>> Start Records for the task
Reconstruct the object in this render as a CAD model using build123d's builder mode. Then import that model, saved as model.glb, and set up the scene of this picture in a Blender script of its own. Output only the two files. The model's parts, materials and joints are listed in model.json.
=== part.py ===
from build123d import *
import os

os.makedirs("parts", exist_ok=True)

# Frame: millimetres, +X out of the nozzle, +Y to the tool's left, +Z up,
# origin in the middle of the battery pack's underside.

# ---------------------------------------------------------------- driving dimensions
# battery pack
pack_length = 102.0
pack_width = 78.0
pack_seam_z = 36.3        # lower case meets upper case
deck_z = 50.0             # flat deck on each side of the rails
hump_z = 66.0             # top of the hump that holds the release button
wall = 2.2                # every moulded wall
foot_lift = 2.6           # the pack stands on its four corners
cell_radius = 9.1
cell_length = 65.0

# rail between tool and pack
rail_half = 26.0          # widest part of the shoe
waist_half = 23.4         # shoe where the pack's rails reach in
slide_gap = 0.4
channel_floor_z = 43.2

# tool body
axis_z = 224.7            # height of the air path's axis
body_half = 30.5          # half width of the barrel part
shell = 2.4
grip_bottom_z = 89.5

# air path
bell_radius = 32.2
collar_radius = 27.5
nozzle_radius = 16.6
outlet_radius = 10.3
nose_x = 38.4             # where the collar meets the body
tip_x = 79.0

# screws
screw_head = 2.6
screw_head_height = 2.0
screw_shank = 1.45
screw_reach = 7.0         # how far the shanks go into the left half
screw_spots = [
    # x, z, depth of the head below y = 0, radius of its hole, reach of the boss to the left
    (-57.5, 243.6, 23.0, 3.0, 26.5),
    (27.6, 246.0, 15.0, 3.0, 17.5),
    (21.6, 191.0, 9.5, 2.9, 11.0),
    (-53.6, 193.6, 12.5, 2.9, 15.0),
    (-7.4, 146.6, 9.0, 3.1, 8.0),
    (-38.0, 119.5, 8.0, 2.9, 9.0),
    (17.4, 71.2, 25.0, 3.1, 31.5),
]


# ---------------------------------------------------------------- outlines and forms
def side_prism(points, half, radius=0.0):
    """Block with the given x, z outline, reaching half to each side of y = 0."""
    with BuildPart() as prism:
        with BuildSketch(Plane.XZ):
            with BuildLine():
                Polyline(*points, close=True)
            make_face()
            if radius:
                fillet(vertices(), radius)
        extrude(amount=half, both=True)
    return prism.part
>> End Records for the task
>> Start Records for the task
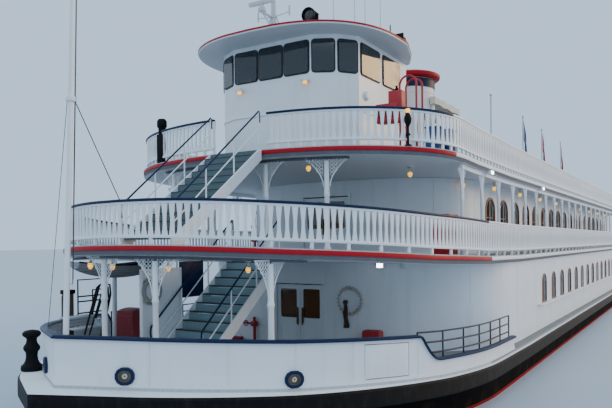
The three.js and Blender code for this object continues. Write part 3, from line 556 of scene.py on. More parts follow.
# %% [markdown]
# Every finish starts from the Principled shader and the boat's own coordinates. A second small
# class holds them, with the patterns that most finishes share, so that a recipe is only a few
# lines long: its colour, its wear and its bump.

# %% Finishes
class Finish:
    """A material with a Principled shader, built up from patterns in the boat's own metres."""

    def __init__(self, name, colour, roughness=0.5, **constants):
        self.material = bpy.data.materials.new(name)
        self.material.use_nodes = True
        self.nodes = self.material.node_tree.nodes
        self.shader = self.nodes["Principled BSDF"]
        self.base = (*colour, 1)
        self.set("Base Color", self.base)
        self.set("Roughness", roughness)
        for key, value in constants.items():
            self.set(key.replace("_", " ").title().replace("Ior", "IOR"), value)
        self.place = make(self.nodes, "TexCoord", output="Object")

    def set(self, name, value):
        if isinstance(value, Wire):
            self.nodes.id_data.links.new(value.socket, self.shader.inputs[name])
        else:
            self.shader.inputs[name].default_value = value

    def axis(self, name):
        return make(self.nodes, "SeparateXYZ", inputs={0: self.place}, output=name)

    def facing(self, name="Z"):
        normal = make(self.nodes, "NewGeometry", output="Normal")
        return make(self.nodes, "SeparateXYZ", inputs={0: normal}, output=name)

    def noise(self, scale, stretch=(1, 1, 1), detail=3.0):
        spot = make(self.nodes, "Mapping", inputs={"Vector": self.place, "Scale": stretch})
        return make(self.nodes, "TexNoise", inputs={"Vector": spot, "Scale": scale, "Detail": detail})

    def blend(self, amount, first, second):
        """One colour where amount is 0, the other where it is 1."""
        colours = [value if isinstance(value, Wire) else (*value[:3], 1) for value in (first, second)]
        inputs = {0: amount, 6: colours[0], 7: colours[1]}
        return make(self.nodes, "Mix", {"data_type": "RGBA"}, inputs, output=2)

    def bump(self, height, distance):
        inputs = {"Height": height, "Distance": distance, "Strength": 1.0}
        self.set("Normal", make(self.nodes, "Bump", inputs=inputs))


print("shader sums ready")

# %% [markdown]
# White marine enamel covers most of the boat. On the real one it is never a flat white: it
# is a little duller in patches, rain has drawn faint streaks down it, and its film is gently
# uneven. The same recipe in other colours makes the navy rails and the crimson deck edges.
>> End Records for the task
>> Start Records for the task
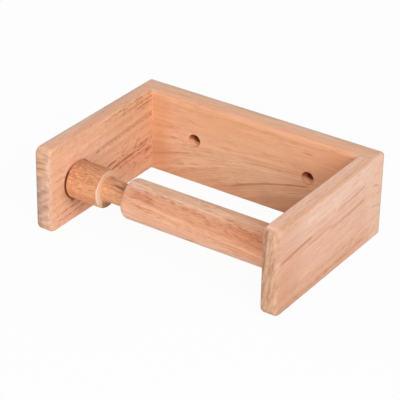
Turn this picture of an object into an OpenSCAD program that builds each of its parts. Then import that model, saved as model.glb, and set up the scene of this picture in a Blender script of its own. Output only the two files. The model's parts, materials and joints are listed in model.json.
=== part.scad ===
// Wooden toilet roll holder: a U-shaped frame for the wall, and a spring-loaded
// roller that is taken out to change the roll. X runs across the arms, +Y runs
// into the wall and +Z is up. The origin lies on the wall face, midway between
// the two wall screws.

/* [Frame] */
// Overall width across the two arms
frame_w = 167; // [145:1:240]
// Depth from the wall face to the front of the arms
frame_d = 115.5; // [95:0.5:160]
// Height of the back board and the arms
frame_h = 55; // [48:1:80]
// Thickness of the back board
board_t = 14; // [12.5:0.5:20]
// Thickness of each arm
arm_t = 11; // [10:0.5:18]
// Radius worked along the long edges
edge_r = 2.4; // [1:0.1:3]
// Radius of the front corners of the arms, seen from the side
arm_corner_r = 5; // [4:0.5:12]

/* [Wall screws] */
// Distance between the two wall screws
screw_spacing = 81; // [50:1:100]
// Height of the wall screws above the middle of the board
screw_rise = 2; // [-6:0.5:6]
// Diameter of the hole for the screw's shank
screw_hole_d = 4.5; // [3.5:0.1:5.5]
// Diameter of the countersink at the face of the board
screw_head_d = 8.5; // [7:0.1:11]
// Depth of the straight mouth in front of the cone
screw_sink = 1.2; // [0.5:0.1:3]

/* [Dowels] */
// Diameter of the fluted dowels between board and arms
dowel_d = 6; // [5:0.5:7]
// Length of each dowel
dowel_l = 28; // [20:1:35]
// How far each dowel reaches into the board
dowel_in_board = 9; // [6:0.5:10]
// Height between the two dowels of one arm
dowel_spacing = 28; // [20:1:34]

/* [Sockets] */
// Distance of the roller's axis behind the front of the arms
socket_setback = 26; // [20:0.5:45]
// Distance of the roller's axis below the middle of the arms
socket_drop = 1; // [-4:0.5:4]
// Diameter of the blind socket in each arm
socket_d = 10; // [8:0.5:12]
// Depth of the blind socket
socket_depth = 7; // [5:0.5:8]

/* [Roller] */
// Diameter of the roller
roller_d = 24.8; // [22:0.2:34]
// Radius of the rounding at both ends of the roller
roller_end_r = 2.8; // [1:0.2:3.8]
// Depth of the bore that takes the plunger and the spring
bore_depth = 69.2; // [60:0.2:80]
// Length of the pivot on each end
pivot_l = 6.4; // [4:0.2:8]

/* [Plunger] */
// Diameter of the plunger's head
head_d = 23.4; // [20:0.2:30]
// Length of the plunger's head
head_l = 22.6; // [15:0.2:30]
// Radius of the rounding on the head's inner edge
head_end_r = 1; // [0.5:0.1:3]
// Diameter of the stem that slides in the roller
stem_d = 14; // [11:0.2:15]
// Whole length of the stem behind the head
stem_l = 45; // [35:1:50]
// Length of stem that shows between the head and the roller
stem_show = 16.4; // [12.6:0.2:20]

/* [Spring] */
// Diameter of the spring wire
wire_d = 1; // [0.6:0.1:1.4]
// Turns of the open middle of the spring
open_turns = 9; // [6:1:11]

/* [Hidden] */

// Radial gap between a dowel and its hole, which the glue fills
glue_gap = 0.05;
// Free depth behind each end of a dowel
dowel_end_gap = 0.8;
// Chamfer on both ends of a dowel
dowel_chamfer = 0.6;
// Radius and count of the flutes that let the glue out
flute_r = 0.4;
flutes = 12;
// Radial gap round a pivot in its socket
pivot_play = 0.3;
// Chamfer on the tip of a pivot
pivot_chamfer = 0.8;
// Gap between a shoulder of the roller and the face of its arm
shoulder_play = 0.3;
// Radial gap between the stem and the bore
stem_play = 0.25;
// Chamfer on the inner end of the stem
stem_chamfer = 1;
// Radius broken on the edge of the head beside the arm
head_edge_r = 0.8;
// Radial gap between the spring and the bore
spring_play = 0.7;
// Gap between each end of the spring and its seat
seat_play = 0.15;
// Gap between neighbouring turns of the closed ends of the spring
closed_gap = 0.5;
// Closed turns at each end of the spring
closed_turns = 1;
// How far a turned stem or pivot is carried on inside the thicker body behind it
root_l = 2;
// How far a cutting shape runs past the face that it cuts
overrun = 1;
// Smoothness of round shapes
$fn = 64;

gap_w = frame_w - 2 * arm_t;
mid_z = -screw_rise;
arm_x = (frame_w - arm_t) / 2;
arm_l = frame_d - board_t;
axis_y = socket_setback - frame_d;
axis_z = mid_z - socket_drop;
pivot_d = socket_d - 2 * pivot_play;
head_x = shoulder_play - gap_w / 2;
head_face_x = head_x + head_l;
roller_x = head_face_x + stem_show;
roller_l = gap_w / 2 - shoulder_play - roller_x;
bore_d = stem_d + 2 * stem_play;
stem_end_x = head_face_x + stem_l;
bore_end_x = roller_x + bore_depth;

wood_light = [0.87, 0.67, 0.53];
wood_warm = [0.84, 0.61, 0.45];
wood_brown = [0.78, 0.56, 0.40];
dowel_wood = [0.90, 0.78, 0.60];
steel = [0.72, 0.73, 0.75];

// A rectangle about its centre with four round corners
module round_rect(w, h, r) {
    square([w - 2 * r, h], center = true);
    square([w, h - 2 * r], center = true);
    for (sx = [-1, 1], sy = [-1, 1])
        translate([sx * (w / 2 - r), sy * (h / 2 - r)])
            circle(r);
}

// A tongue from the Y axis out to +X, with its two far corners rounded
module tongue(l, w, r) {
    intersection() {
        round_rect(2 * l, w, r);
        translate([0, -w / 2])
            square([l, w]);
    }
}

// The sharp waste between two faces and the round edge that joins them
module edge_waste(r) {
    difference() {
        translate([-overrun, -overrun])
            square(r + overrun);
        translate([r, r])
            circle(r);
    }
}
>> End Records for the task
Your instructions: Pick out each line containing "model" and report it.

Solved problem:
Reconstruct the object in this render as a CAD model using build123d's builder mode. Then import that model, saved as model.glb, and set up the scene of this picture in a Blender script of its own. Output only the two files. The model's parts, materials and joints are listed in model.json.
Turn this picture of an object into an OpenSCAD program that builds each of its parts. Then import that model, saved as model.glb, and set up the scene of this picture in a Blender script of its own. Output only the two files. The model's parts, materials and joints are listed in model.json.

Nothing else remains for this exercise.